The Socialists nonetheless did announce certain concessions. Mr. Markovic (an SPS official) said that the reasons for holding local elections on May 31 were not very strong or immovable, and even hypothetically mentioned June 28 as the date for the federal elections. Petar Skundric was lenient towards the demands of the opposition for a postponement of local elections. All the relevant opposition parties are for a boycott of the elections. Surprising was the decision of the Democratic Union of Hungarians from Vojvodina (DZVM) to run in the elections from the fear that the Socialist Party, with the help of extremist groups, will take over power in the Hungarian enclaves.

Why does Milosevic insist on speedy elections? Because his policy is not used to compromise, and maybe he really believes that he can con someone in the international community.

Milan Milosevic

 

 In the elections in December 1990, SPS won 45.8% of the votes, the Serbian Renewal Movement 15.7%, and the Democratic Party 7.4 %. The prognosis on the election results by the Institute of Social Sciences was only slightly out: in most cases it gave everyone a little less: the Socialists 5.8% less, SPO 1.7% and the Democrats 1.4% less.
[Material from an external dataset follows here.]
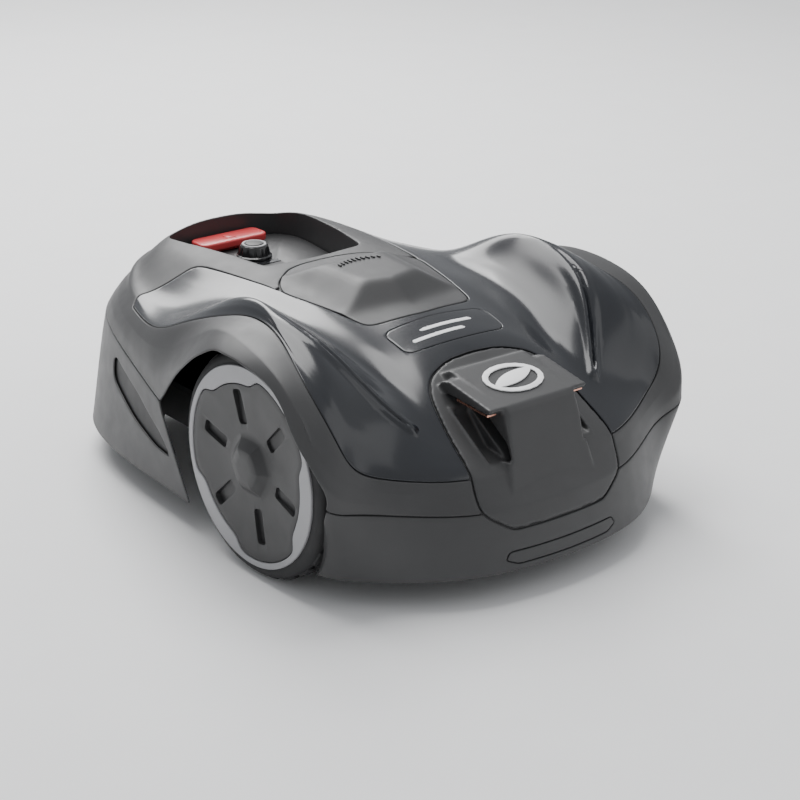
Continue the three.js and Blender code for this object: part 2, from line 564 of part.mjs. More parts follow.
function cutMotor() {
  const can = bar(MOTOR_R, 40, 0, CUT_Y, 84 + FIT);
  const neck = bar(MOTOR_R - 5, 20, 0, CUT_Y, 66);
  return can.add(neck).subtract(bar(6.5, 24, 0, CUT_Y, 65, 16));
}

function cutDisc() {
  const plate = bar(DISC_R, 3, 0, CUT_Y, DISC_Z, 48);
  const dish = bar(46, 8, 0, CUT_Y, DISC_Z + 2, ROUND, 36);
  const shaft = bar(6, 46, 0, CUT_Y, DISC_Z + 2, 16);
  const holes = unite(BLADE_TURNS.map((turn) => bladePin(turn, 2.6, DISC_Z - 5, 20)));
  return unite([plate, dish, shaft]).subtract(holes);
}

const BLADE_TURNS = [30, 150, 270];

function bladePin(turn, radius, z, height) {
  const angle = THREE.MathUtils.degToRad(turn);
  return bar(radius, height, BLADE_PIVOT_R * Math.cos(angle), CUT_Y + BLADE_PIVOT_R * Math.sin(angle), z, 12);
}

function bladeScrew(turn) {
  const head = bladePin(turn, 5.5, DISC_Z + 3 + FIT, 2.5);
  const shank = bladePin(turn, 2.3, DISC_Z - 3.4, 8);
  const foot = bladePin(turn, 4.5, DISC_Z - 5, 1.8);
  return unite([head, shank, foot]);
}

// Flat blade pivoted near one end, pointing outwards when it spins.
function blade(turn) {
  const hole = bar(2.9, 10, 0, 0, -5, 12);
  const plate = planPrism([[-6, -9], [BLADE_LENGTH - 10, -9], [BLADE_LENGTH - 7, -6], [BLADE_LENGTH - 7, 6],
    [BLADE_LENGTH - 10, 9], [-6, 9]], 0, 0.9);
  const angle = THREE.MathUtils.degToRad(turn);
  return plate.subtract(hole).rotate(0, 0, turn)
    .translate(BLADE_PIVOT_R * Math.cos(angle), CUT_Y + BLADE_PIVOT_R * Math.sin(angle), DISC_Z - 1.5);
}

function skidPlate() {
  const dish = bar(SKID_R, 3, 0, CUT_Y, DISC_Z - 12, 40);
  const post = bar(11, 10.5, 0, CUT_Y, DISC_Z - 11, 20);
  return dish.add(post);
}

// ---- Casters ------------------------------------------------------------------------------
function casterFork(sign) {
  const x = sign * CASTER_X;
  const wheelY = CASTER_Y + CASTER_TRAIL;
  const stem = bar(CASTER_STEM_R, 42, x, CASTER_Y, 78, 16);
  const washer = bar(12, 4, x, CASTER_Y, 79.6, 20);
  const bridge = box(CASTER_W + 14, 36, 8, x, CASTER_Y + 6, 72);
  const arms = unite([-1, 1].map((side) => box(4, 20, 48, x + side * (CASTER_W / 2 + 4), wheelY, 26)));
  const holes = crossBar(3.4, x - 30, x + 30, wheelY, CASTER_R, 12);
  return unite([stem, washer, bridge, arms]).subtract(holes);
}

function casterWheel(sign) {
  const x = sign * CASTER_X;
  const y = CASTER_Y + CASTER_TRAIL;
  const half = CASTER_W / 2;
  const shape = lathed([[3.9, -half], [CASTER_R - 5, -half], [CASTER_R, -half + 6], [CASTER_R, half - 6],
    [CASTER_R - 5, half], [3.9, half]], ROUND);
  return shape.translate(x, y, CASTER_R);
}

function casterPin(sign) {
  const x = sign * CASTER_X;
  const y = CASTER_Y + CASTER_TRAIL;
  const half = CASTER_W / 2 + 6.5;
  const shank = crossBar(3, x - half, x + half, y, CASTER_R, 12);
  const head = crossBar(5.5, x + half - 0.1, x + half + 2, y, CASTER_R, 12);
  return shank.add(head);
}

// ---- Assembly -----------------------------------------------------------------------------
const mower = new THREE.Group();

function place(name, manifold, material, parent = mower) {
  const mesh = new THREE.Mesh(geometryOf(manifold), material);
  mesh.name = name;
  parent.add(mesh);
  return mesh;
}

function addShell() {
  const shell = new THREE.Group();
  mower.add(shell);
  const pieces = shellPieces();
  place('body_shell', pieces.body, FINISH.matteShell(), shell);
  place('top_cover', pieces.cover, FINISH.glossCover(), shell);
  place('badge_plate', pieces.badge, FINISH.glossCover(), shell);
  place('hatch', pieces.hatch, FINISH.matteShell(), shell);
  place('nose_cover', pieces.nose, FINISH.matteShell(), shell);
  place('nose_emblem', noseEmblem(), FINISH.white(), shell);
  place('front_bumper', pieces.bumper, FINISH.matteShell(), shell);
  place('bumper_lip', pieces.lip, FINISH.matteShell(), shell);
  place('tail_cover', pieces.tail, FINISH.matteShell(), shell);
  for (const [side, sign] of SIDES) {
    place(`tail_scoop_${side}`, pieces.scoop(sign), FINISH.darkPlastic(), shell);
    place(`charging_strip_${side}`, chargingStrip(sign), FINISH.copper(), shell);
  }
}

function addWheels() {
  for (const [side, sign] of SIDES) {
    const wheel = new THREE.Group();
    wheel.position.set(0, AXLE_Y, WHEEL_R);
    if (sign < 0) wheel.rotation.z = Math.PI;
    mower.add(wheel);
    place(`tyre_${side}`, tyre(), FINISH.rubber(), wheel);
    place(`wheel_ring_${side}`, wheelRing(), FINISH.silver(), wheel);
    place(`wheel_cap_${side}`, wheelCap(), FINISH.wheelCap(), wheel);
    place(`drive_axle_${side}`, driveAxle(), FINISH.steel(), wheel);
  }
}

function addChassis() {
  place('chassis_tub', chassisTub(), FINISH.darkPlastic());
  place('chassis_lid', chassisLid(), FINISH.darkPlastic());
  place('console_panel', consolePanel(), FINISH.matteShell());
  place('status_window', box(35, 9, 2.2, 0, KNOB_Y - 26, CONSOLE_TOP_Z - 2 + FIT), FINISH.glass());
  place('battery_pack', box(180, 74, 34, 0, -234, TUB_FLOOR_Z + TUB_WALL + FIT), FINISH.battery());
  place('main_board', box(150, 90, 2, 0, 205, 96), FINISH.board());
  place('radar_sensor', box(60, 14, 20, 0, -270, LID_TOP_Z + FIT), FINISH.darkPlastic());
  for (const [side, sign] of SIDES) {
    place(`gear_motor_${side}`, gearMotor(sign), FINISH.darkPlastic());
    place(`shell_mount_front_${side}`, bar(9, 36, sign * 96, -214, LID_TOP_Z + FIT, 16), FINISH.rubber());
    place(`shell_mount_rear_${side}`, bar(9, 68, sign * 118, 180, LID_TOP_Z + FIT, 16), FINISH.rubber());
  }
}

function addControls() {
  place('stop_button', stopButton(), FINISH.red());
  place('dial_skirt', dialSkirt(), FINISH.darkPlastic());
  place('dial_button', dialButton(), FINISH.silver());
}

function addCuttingUnit() {
  place('cut_carriage', cutCarriage(), FINISH.darkPlastic());
  place('cut_motor', cutMotor(), FINISH.steel());
  place('cut_disc', cutDisc(), FINISH.steel());
  place('skid_plate', skidPlate(), FINISH.darkPlastic());
  BLADE_TURNS.forEach((turn, i) => {
    place(`blade_${i + 1}`, blade(turn), FINISH.steel());
    place(`blade_screw_${i + 1}`, bladeScrew(turn), FINISH.steel());
  });
}

function addCasters() {
  for (const [side, sign] of SIDES) {
    place(`caster_fork_${side}`, casterFork(sign), FINISH.darkPlastic());
    place(`caster_wheel_${side}`, casterWheel(sign), FINISH.rubber());
    place(`caster_pin_${side}`, casterPin(sign), FINISH.steel());
  }
}

addShell();
addWheels();
addChassis();
addControls();
addCuttingUnit();
addCasters();

export default mower;
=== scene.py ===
"""Robotic lawn mower: covers, wheels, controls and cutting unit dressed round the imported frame."""

import logging
import math
from collections.abc import Callable
from dataclasses import dataclass, field
from enum import Enum

import bmesh
import bpy
import numpy as np
from mathutils import Matrix, Vector

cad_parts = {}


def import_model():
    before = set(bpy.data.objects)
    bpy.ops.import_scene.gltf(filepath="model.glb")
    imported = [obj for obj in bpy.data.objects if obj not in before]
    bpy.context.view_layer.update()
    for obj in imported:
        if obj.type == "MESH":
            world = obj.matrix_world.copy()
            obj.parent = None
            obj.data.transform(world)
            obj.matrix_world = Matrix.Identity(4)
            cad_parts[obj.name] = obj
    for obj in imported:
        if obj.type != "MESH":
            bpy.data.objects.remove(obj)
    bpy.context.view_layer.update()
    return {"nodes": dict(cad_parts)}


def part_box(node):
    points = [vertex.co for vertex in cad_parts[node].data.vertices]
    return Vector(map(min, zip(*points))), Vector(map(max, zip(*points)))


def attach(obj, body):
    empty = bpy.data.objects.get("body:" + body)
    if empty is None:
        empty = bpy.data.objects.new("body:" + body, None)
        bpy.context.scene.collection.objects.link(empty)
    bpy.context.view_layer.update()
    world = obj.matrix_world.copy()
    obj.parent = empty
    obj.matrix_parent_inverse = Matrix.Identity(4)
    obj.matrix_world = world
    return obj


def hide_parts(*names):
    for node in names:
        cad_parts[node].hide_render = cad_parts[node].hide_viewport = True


LOG = logging.getLogger("mower")
MM = 0.001
NET_SHIFT = -17.5
AXLE_Y = -127.5
WHEEL_R = 121.5
SHELL_LIFT = 8.5
WHEEL_REACH_X = (197, 247)
HUB_REACH = 80
NOSE_BACK_Y = -155
LIP_BACK_Y = -250
BUMPER_BACK_Y = -60
TAIL_FRONT_Y = -10
ARCH_SIDE_X = 240
ARCH_LOWER_SIDE_X = 215
UNDERSIDE_Z = 60
FAR_AWAY = 99.0
CLOUD_SCALE = 11.0
SMEAR_SCALE = 46.0
BUMP_DEPTH = 0.0004
COAT_ROUGHNESS = 0.12


# ---- Finishes ------------------------------------------------------------------------------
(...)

A poll which was done by the Institute for Political Studies in Belgrade, showed last October, with the culmination of the war in Croatia, that the Socialist Party was still, by 30% of the votes, the strongest party; second in number was Seselj's Serbian Radical Party, which could then have won 15% of the votes; the third was the Democratic Party with 12%, and in fourth place was the Serbian Renewal Movement, with 7%. In February 1992, according to research by the Institute of Social Sciences, which guessed the outcome in December 1990, the popularity of the SPS has fallen to 26% of the potential voters, the Serbian Renewal Movement has 9%, the Democratic Party 7%, as in the first elections, and the Serbian Radical Party is no longer among the parties which could win 5% of the votes.